The filmmakers have done all this to cultivate sympathy for Kate. It does no damage to the book’s conception of Kate, for whose probity James himself felt the need to put in a plug: “It may be declared for Kate, at all events, that her sincerity about her friend, through all this time, was deep, her compassionate imagination strong; and that these things gave her a virtue, a good conscience, a credulity for herself.” The mixture of sincerity and venality is meat and drink for any actress. Helena Bonham Carter was about to kiss goodbye to her career in Merchant-Ivory films such as A Room with a View (1985) and Howards End (1992) with parts in David Fincher’s blisteringly nihilistic Fight Club (1999) and Tim Burton’s gothic fantasias. Her Kate Croy is a subtler filleting of her pre-Raphaelite ingénue persona: she gathers up all her tart impatience and uses her beauty as a mask: an elegant poker face. She’s like a Millais nymph as depicted by Bette Davis. “It’s in her eyes,” says Lord Mark, “Can’t you see? There’s so much going on behind those pretty lashes.” There’s a wonderful moment when Milly presses her to stay in Venice with her and Merton, and Kate resists. “I don’t want you to hate me,” she says. “Yes you will. If I stay, you will.” The moment is cobwebbed with dramatic irony—what she is doing is hateable—but Bonham Carter suggests, beneath the deceit, a palpable sincerity and sadness. Kate’s affection for Milly is real, along with the desire, in that moment, to be someone other than the person deceiving her—a very Jamesian mix.

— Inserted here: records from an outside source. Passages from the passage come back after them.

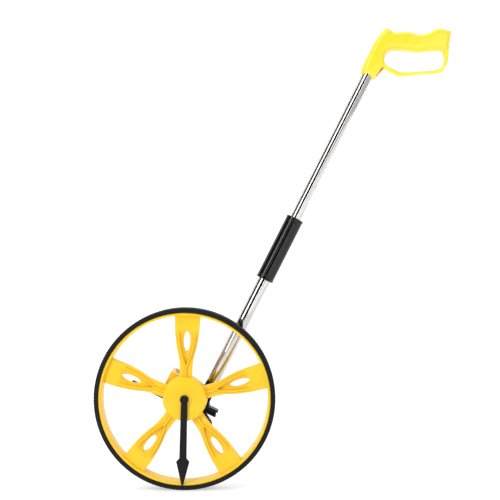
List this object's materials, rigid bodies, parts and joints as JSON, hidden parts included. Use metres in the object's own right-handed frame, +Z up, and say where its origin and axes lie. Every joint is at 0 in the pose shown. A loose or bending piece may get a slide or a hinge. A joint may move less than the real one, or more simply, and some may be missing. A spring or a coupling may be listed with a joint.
{
  "type": "measuring wheel",
  "caption": "Distance measuring wheel with a flared-spoke wheel, hub pointer, geared drum counter, folding stand, telescopic tube with a twist sleeve, and a pistol grip with a closed guard.",
  "frame": {"origin": "the point where the tyre meets the ground, under the axle, in the wheel's middle plane", "axes": "+Z up, +Y along the axle from the pointer's side to the counter's side, +X the way the tube leans"},
  "size_m": [0.6378, 0.0986, 0.8207],
  "materials": {
    "wheel_yellow": "moulded, semi-gloss",
    "tyre_rubber": "matt rubber",
    "grip_yellow": "moulded, glossy",
    "case_yellow": "moulded, semi-gloss",
    "black_plastic": "satin black",
    "black_gloss": "glossy black",
    "chrome": "polished",
    "steel": "zinc plated",
    "black_steel": "black powder coat",
    "gear_white": "moulded acetal",
    "drum_black": "printed drum",
    "drum_white": "printed drum",
    "foot_rubber": "matt rubber",
    "lens": "clear acrylic"
  },
  "bodies": {
    "frame": {"frame_bracket": "black_plastic", "axle": "steel", "axle_circlip": "steel", "axle_washer": "steel", "axle_nut": "steel", "bearing_spacer": "steel", "counter_housing": "case_yellow", "counter_cover": "case_yellow", "counter_window": "lens", "counter_screws": "steel", "counter_shaft": "steel", "idler_pin": "steel", "carry_shaft": "steel", "flange_screws": "steel", "stand_bolt": "black_steel", "stand_washer": "steel", "stand_nut": "steel", "lower_tube": "chrome", "tube_screw": "steel", "lock_collet": "gear_white"},
    "wheel": {"wheel": "wheel_yellow", "tyre": "tyre_rubber", "wheel_gear": "gear_white", "bearing_front": "steel", "bearing_rear": "steel"},
    "pointer": {"pointer": "black_plastic"},
    "idler": {"idler_gear": "gear_white"},
    "drum_1": {"digit_drum_1": "drum_white", "drum_gear": "gear_white"},
    "drum_2": {"digit_drum_2": "drum_black"},
    "drum_3": {"digit_drum_3": "drum_black"},
    "drum_4": {"digit_drum_4": "drum_black"},
    "drum_5": {"digit_drum_5": "drum_black"},
    "pinion_1": {"carry_pinion_1": "gear_white"},
    "pinion_2": {"carry_pinion_2": "gear_white"},
    "pinion_3": {"carry_pinion_3": "gear_white"},
    "pinion_4": {"carry_pinion_4": "gear_white"},
    "reset": {"reset_knob": "black_plastic"},
    "sleeve": {"lock_sleeve": "black_gloss"},
    "grip": {"upper_tube": "chrome", "tube_guide": "black_plastic", "grip_front": "grip_yellow", "grip_back": "grip_yellow", "grip_screws": "steel"},
    "stand": {"stand_leg": "black_steel", "stand_foot": "foot_rubber"}
  },
  "joints": [
    {"name": "wheel_spin", "type": "hinge", "parent": "frame", "child": "wheel", "pos_m": [0, 0, 0.15915], "axis": [0, 1, 0], "continuous": true},
    {"name": "pointer_swing", "type": "hinge", "parent": "frame", "child": "pointer", "pos_m": [0, 0, 0.15915], "axis": [0, 1, 0], "continuous": true},
    {"name": "idler_spin", "type": "hinge", "parent": "frame", "child": "idler", "pos_m": [-0.01655, 0.0177, 0.16624], "axis": [0, 1, 0], "continuous": true},
    {"name": "drum_1_turn", "type": "hinge", "parent": "frame", "child": "drum_1", "pos_m": [-0.01841, 0.0275, 0.18414], "axis": [0, 1, 0], "continuous": true},
    {"name": "drum_2_turn", "type": "hinge", "parent": "frame", "child": "drum_2", "pos_m": [-0.01841, 0.0349, 0.18414], "axis": [0, 1, 0], "continuous": true},
    {"name": "drum_3_turn", "type": "hinge", "parent": "frame", "child": "drum_3", "pos_m": [-0.01841, 0.0423, 0.18414], "axis": [0, 1, 0], "continuous": true},
    {"name": "drum_4_turn", "type": "hinge", "parent": "frame", "child": "drum_4", "pos_m": [-0.01841, 0.0497, 0.18414], "axis": [0, 1, 0], "continuous": true},
    {"name": "drum_5_turn", "type": "hinge", "parent": "frame", "child": "drum_5", "pos_m": [-0.01841, 0.0571, 0.18414], "axis": [0, 1, 0], "continuous": true},
    {"name": "pinion_1_turn", "type": "hinge", "parent": "frame", "child": "pinion_1", "pos_m": [-0.02774, 0.0327, 0.17538], "axis": [0, 1, 0], "continuous": true},
    {"name": "pinion_2_turn", "type": "hinge", "parent": "frame", "child": "pinion_2", "pos_m": [-0.02774, 0.0401, 0.17538], "axis": [0, 1, 0], "continuous": true},
    {"name": "pinion_3_turn", "type": "hinge", "parent": "frame", "child": "pinion_3", "pos_m": [-0.02774, 0.0475, 0.17538], "axis": [0, 1, 0], "continuous": true},
    {"name": "pinion_4_turn", "type": "hinge", "parent": "frame", "child": "pinion_4", "pos_m": [-0.02774, 0.0549, 0.17538], "axis": [0, 1, 0], "continuous": true},
    {"name": "reset_turn", "type": "hinge", "parent": "frame", "child": "reset", "pos_m": [-0.01841, 0.07, 0.18414], "axis": [0, 1, 0], "range_deg": [0, 324]},
    {"name": "sleeve_twist", "type": "hinge", "parent": "frame", "child": "sleeve", "pos_m": [0.17014, 0.04, 0.425], "axis": [0.4509, 0, 0.8926], "range_deg": [0, 90]},
    {"name": "tube_slide", "type": "slide", "parent": "frame", "child": "grip", "axis": [0.4509, 0, 0.8926], "range_m": [-0.165, 0]},
    {"name": "stand_swing", "type": "hinge", "parent": "frame", "child": "stand", "pos_m": [0.03512, 0.022, 0.1078], "axis": [0, 1, 0], "range_deg": [-126, 0]}
  ],
  "couplings": [
    {"joint": "idler_spin", "follows": "wheel_spin", "ratio": -2},
    {"joint": "drum_1_turn", "follows": "wheel_spin", "ratio": 1},
    {"joint": "drum_2_turn", "follows": "wheel_spin", "ratio": 0.1},
    {"joint": "drum_3_turn", "follows": "wheel_spin", "ratio": 0.01},
    {"joint": "drum_4_turn", "follows": "wheel_spin", "ratio": 0.001},
    {"joint": "drum_5_turn", "follows": "wheel_spin", "ratio": 0.0001},
    {"joint": "pinion_1_turn", "follows": "wheel_spin", "ratio": -0.3},
    {"joint": "pinion_2_turn", "follows": "wheel_spin", "ratio": -0.03},
    {"joint": "pinion_3_turn", "follows": "wheel_spin", "ratio": -0.003},
    {"joint": "pinion_4_turn", "follows": "wheel_spin", "ratio": -0.0003}
  ]
}
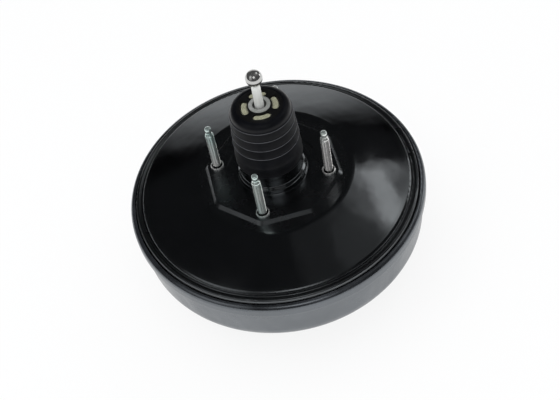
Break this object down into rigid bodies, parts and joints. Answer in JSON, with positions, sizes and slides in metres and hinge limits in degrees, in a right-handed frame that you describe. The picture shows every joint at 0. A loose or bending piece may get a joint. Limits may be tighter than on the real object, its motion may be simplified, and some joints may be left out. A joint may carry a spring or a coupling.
{
  "type": "brake booster",
  "caption": "Vacuum brake booster: pressed black drum and cone, bulkhead studs on a square, boot over a sliding valve body, ball-ended push rod.",
  "frame": {"origin": "centre of the bulkhead pad's flat face, on the main axis", "axes": "+Z along the push rod towards the pedal; X and Y along the sides of the bulkhead stud square; -Z towards the master cylinder"},
  "size_m": [0.2814, 0.2814, 0.2476],
  "materials": {
    "black_shell": "gloss black dip coat over pressed steel",
    "zinc_steel": "zinc plated, faint blue-green passivation",
    "bright_steel": "plain turned steel",
    "rod_steel": "machined rod, ball polished",
    "spring_steel": "drawn spring wire",
    "pressed_steel": "pressed sheet, zinc plated",
    "boot_rubber": "satin black moulded rubber",
    "black_rubber": "matte black moulded rubber",
    "phenolic": "dark moulded phenolic",
    "felt": "pressed felt, tan-grey",
    "ring_plastic": "pale moulded plastic",
    "guide_plastic": "natural nylon",
    "valve_plastic": "black moulded plastic"
  },
  "bodies": {
    "housing": {"check_valve": "valve_plastic", "check_valve_grommet": "black_rubber", "diaphragm": "black_rubber", "dust_boot": "boot_rubber", "front_plate": "pressed_steel", "front_seal": "black_rubber", "front_shell": "black_shell", "front_stud_1": "zinc_steel", "front_stud_2": "zinc_steel", "neck_bearing": "guide_plastic", "neck_seal": "black_rubber", "rear_plate": "pressed_steel", "rear_shell": "black_shell", "rear_stud_1": "zinc_steel", "rear_stud_2": "zinc_steel", "rear_stud_3": "zinc_steel", "rear_stud_4": "zinc_steel", "return_spring": "spring_steel", "seal_retainer": "pressed_steel"},
    "power_piston": {"air_filter": "felt", "diaphragm_plate": "pressed_steel", "inlet_ring": "ring_plastic", "output_rod": "bright_steel", "poppet": "black_rubber", "poppet_sleeve": "pressed_steel", "poppet_spring": "spring_steel", "reaction_disc": "black_rubber", "rod_keeper": "pressed_steel", "rod_spring": "spring_steel", "stop_key": "bright_steel", "valve_body": "phenolic"},
    "plunger": {"plunger": "bright_steel"},
    "push_rod": {"input_rod": "rod_steel", "spring_washer": "pressed_steel"}
  },
  "joints": [
    {"name": "boost_stroke", "type": "slide", "parent": "housing", "child": "power_piston", "axis": [0, 0, -1], "range_m": [0, 0.038], "stiffness_N_per_m": 2500, "springref_m": -0.045, "deforming": ["return_spring", "dust_boot", "diaphragm"]},
    {"name": "valve_opening", "type": "slide", "parent": "power_piston", "child": "plunger", "axis": [0, 0, -1], "range_m": [0, 0.0018], "stiffness_N_per_m": 6000, "springref_m": -0.008, "deforming": ["rod_spring"]},
    {"name": "rod_swivel", "type": "hinge", "parent": "plunger", "child": "push_rod", "pos_m": [0, 0, 0.009], "axis": [1, 0, 0], "range_deg": [-1.4, 1.4], "stiffness_Nm_per_rad": 4}
  ]
}
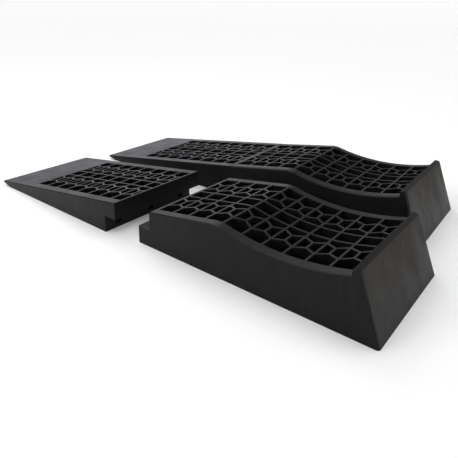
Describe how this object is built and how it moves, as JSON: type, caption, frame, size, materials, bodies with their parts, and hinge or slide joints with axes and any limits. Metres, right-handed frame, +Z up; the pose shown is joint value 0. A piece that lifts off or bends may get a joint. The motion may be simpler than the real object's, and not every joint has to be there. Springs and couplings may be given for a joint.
{
  "type": "leveling block set",
  "caption": "Low plastic wheel ramps for leveling a parked trailer: approach wedges that hook onto ribbed cradle blocks, where the tyre rests against an end stop.",
  "frame": {"origin": "middle of the bounding box of the four pieces, on the ground they stand on", "axes": "+X runs up the ramps from toe to end stop, +Y from the front pair to the rear pair, +Z up"},
  "size_m": [0.951, 0.5568, 0.103],
  "materials": {
    "black_plastic": "satin black, as moulded, with a fine spark-eroded grain, faint vertical flow marks on the outer walls and a soft sheen on the rims and rib tops"
  },
  "bodies": {
    "front_cradle": {"front_block": "black_plastic"},
    "front_approach": {"front_wedge": "black_plastic"},
    "rear_cradle": {"rear_block": "black_plastic"},
    "rear_approach": {"rear_wedge": "black_plastic"}
  },
  "joints": [
    {"name": "front_wedge_slide", "type": "slide", "parent": "front_cradle", "child": "front_approach", "axis": [0.985, 0.1724, 0], "range_m": [-0.06, 0.08122]},
    {"name": "rear_set_shift", "type": "slide", "parent": "front_cradle", "child": "rear_cradle", "axis": [0, 1, 0], "range_m": [0, 0.3]},
    {"name": "rear_wedge_slide", "type": "slide", "parent": "rear_cradle", "child": "rear_approach", "axis": [-0.9996, -0.0274, 0], "range_m": [0, 0.12]}
  ]
}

The Wings of a Dove is a book honeycombed with secrets—Kate’s engagement to Merton, Milly’s sickness, their plot to secure her money. Those secrets, in turn, fan out into little deltas of secondary deception involving who knew what where, in whose company, whether they let on that they already knew, wished to pretend they didn’t, or genuinely didn’t have the foggiest. “Thank God they didn’t really know,” thinks Kate of her father’s disgrace. Milly and her companion Susan Stringham disembark at Dover “completely unknown . . . amid the completely unknowing.” “You all here know each other—I see that—so far as you know anything,” says Milly who is later “shaken by a knowledge” of Densher’s hatless head. After she dies (“she knew,” says Susan, “she knew”) it is left to Kate and Merton to attempt “to bury in the dark blindness of each other’s arms the knowledge of each other that they couldn’t undo,” as corrupted by it as Adam and Eve. Whether knowledge is here a metaphor for sex, or whether sex is a metaphor for knowledge, is the Moebius strip on which the work endlessly circles.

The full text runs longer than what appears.